Prompt - Return only the lines between the line holding "Write the OpenSCAD" and the line holding "bar_depth = 100; // [40:1:150]", the two boundary lines included, exactly as they appear.

Records provided -
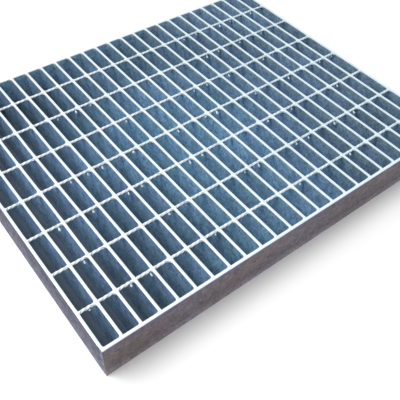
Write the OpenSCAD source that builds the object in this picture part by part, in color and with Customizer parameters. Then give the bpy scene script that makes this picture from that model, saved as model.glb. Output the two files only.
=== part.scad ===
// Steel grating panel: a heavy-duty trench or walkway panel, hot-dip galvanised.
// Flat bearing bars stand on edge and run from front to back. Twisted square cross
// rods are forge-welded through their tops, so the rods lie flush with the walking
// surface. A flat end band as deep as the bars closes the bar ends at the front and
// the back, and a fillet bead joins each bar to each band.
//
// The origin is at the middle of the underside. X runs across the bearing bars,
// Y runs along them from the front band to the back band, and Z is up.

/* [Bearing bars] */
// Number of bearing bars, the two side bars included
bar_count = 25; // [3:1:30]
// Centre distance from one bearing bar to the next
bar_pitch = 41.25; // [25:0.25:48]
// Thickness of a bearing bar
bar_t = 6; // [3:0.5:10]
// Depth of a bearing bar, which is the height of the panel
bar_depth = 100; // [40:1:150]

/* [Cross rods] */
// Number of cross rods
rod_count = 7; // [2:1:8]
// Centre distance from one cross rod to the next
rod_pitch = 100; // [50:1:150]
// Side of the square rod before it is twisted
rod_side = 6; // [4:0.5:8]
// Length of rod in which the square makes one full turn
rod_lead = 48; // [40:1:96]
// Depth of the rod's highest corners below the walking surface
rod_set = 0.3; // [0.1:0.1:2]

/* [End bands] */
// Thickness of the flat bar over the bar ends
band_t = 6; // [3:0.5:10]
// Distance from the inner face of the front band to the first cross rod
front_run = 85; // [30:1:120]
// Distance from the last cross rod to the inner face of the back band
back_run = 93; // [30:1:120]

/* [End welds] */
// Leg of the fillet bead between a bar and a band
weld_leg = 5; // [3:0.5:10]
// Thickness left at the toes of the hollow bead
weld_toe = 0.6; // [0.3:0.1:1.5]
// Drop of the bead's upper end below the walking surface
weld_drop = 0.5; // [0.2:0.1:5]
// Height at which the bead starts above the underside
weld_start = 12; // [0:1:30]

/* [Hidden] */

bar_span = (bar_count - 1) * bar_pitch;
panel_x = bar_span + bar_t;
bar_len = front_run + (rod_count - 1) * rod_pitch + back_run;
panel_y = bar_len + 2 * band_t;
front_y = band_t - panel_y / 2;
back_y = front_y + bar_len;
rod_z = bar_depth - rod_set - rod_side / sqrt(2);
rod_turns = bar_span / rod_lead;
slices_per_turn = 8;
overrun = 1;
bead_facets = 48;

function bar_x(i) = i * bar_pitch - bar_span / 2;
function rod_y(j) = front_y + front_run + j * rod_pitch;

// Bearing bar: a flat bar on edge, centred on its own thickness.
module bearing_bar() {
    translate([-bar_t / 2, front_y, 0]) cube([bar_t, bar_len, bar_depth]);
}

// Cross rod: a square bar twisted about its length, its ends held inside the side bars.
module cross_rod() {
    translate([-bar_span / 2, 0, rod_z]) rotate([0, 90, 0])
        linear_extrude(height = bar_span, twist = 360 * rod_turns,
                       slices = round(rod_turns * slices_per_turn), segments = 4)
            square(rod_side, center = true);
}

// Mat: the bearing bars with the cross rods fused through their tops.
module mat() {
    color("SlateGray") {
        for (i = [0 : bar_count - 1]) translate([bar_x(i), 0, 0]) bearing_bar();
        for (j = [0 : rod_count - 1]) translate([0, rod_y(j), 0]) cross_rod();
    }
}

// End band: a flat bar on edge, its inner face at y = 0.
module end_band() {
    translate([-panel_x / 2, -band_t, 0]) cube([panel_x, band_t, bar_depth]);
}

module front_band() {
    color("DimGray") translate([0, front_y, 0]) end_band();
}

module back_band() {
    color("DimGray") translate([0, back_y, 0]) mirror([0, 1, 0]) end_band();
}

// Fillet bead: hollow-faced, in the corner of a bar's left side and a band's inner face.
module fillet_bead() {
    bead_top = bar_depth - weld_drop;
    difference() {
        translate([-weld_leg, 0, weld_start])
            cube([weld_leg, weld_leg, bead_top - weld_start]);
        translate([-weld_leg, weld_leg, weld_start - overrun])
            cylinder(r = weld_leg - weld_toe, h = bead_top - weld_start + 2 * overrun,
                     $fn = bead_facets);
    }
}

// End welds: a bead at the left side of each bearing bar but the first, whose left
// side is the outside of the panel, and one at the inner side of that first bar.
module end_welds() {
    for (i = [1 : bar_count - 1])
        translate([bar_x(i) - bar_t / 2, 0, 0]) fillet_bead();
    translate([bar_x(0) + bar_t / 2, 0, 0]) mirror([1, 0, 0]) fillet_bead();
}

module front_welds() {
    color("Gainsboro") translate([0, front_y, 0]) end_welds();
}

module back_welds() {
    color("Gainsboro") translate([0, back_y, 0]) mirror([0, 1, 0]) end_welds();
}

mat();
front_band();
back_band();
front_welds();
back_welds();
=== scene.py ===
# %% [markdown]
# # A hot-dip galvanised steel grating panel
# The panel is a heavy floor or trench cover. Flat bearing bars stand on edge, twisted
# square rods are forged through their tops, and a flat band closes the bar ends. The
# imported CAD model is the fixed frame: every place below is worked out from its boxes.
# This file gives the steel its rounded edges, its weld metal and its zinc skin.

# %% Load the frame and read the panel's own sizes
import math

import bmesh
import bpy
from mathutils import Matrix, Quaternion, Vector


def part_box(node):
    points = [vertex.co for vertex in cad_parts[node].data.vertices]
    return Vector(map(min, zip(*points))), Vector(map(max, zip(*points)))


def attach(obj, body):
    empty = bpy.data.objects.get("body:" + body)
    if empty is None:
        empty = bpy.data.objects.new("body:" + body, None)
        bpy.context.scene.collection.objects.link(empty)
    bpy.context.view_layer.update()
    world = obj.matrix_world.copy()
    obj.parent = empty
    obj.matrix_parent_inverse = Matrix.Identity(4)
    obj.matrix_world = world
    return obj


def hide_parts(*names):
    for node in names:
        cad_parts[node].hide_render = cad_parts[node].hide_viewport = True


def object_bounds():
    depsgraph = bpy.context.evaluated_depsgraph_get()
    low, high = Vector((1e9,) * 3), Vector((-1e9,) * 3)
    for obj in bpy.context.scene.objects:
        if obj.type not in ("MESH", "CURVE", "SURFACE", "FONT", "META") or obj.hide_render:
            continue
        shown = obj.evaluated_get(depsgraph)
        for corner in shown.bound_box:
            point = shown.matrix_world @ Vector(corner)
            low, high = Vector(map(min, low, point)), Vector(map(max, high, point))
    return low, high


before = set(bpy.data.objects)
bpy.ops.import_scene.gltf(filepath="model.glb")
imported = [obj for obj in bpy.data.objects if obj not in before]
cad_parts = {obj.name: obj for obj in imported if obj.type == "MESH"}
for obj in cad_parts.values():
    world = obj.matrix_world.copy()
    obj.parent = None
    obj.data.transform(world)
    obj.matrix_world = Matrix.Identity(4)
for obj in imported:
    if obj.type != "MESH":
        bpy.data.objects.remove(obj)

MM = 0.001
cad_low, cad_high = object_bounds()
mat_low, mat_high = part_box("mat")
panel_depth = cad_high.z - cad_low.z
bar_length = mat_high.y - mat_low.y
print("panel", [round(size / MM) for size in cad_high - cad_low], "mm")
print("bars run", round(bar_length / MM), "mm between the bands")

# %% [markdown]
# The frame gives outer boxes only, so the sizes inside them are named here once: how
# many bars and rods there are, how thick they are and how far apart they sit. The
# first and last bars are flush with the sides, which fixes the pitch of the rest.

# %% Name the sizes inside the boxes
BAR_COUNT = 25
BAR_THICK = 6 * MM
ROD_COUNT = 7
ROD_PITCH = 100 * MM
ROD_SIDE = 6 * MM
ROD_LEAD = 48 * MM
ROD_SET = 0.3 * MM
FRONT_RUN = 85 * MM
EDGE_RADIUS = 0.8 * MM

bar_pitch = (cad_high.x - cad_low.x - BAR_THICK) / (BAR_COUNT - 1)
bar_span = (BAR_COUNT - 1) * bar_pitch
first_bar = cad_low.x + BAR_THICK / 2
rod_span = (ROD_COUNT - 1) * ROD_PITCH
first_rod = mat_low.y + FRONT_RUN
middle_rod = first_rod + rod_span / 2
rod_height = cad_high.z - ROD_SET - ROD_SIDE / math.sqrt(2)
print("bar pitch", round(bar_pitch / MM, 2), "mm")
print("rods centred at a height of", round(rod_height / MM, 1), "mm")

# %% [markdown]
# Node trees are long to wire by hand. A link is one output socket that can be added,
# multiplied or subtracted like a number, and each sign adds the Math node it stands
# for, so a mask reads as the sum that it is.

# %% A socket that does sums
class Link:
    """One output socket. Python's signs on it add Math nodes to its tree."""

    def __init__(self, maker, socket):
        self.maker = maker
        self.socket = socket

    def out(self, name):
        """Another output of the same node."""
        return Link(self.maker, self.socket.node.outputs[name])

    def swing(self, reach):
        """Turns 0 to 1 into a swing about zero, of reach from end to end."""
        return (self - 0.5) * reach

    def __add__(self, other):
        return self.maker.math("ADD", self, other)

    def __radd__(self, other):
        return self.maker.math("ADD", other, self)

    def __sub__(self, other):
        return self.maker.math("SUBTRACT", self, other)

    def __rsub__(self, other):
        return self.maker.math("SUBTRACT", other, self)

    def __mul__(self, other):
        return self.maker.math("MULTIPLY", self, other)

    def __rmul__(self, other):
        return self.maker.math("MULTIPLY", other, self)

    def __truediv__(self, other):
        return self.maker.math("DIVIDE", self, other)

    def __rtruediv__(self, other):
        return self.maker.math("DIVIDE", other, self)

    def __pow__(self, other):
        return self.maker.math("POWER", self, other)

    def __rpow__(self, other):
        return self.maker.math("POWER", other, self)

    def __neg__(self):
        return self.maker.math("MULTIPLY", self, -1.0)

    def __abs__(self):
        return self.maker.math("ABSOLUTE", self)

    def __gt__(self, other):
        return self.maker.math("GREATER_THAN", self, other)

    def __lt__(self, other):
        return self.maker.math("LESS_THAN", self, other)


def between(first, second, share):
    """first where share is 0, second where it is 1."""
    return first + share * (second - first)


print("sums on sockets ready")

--

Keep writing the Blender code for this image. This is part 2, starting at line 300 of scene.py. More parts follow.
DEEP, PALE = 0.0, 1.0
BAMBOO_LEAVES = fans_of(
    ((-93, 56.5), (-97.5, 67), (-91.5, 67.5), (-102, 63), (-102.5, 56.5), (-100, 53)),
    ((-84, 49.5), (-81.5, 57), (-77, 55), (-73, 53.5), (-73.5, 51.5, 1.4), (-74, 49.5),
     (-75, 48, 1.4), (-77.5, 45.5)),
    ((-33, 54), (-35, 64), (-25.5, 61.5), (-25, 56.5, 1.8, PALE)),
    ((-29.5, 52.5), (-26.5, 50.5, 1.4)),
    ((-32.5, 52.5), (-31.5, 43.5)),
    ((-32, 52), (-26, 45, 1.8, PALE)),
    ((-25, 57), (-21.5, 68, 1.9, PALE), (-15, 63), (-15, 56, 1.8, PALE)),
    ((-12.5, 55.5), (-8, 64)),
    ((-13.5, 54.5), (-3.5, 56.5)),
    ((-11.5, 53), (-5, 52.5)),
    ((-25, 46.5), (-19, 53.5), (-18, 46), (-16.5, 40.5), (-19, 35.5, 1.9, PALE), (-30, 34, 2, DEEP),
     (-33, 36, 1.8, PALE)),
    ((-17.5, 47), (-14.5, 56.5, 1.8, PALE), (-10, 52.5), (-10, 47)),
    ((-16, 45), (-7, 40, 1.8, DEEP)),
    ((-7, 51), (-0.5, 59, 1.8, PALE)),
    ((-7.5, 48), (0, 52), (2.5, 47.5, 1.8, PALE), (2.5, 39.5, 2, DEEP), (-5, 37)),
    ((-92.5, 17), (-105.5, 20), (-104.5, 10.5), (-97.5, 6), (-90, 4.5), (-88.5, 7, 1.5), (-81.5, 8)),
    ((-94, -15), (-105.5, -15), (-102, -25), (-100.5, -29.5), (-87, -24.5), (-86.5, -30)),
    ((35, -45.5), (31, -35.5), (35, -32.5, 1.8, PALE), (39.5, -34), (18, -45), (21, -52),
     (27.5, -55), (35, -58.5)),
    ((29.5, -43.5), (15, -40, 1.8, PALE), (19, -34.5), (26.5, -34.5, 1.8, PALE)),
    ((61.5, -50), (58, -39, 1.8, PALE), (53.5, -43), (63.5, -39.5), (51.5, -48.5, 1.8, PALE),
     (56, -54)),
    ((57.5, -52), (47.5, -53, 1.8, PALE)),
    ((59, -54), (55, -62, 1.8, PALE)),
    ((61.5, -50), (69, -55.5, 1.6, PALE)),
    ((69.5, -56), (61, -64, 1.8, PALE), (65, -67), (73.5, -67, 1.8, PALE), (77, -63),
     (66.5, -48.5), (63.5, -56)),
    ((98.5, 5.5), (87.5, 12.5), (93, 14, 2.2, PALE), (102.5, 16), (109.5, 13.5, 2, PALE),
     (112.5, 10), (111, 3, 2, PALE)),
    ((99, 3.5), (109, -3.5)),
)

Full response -
Write the OpenSCAD source that builds the object in this picture part by part, in color and with Customizer parameters. Then give the bpy scene script that makes this picture from that model, saved as model.glb. Output the two files only.
=== part.scad ===
// Steel grating panel: a heavy-duty trench or walkway panel, hot-dip galvanised.
// Flat bearing bars stand on edge and run from front to back. Twisted square cross
// rods are forge-welded through their tops, so the rods lie flush with the walking
// surface. A flat end band as deep as the bars closes the bar ends at the front and
// the back, and a fillet bead joins each bar to each band.
//
// The origin is at the middle of the underside. X runs across the bearing bars,
// Y runs along them from the front band to the back band, and Z is up.

/* [Bearing bars] */
// Number of bearing bars, the two side bars included
bar_count = 25; // [3:1:30]
// Centre distance from one bearing bar to the next
bar_pitch = 41.25; // [25:0.25:48]
// Thickness of a bearing bar
bar_t = 6; // [3:0.5:10]
// Depth of a bearing bar, which is the height of the panel
bar_depth = 100; // [40:1:150]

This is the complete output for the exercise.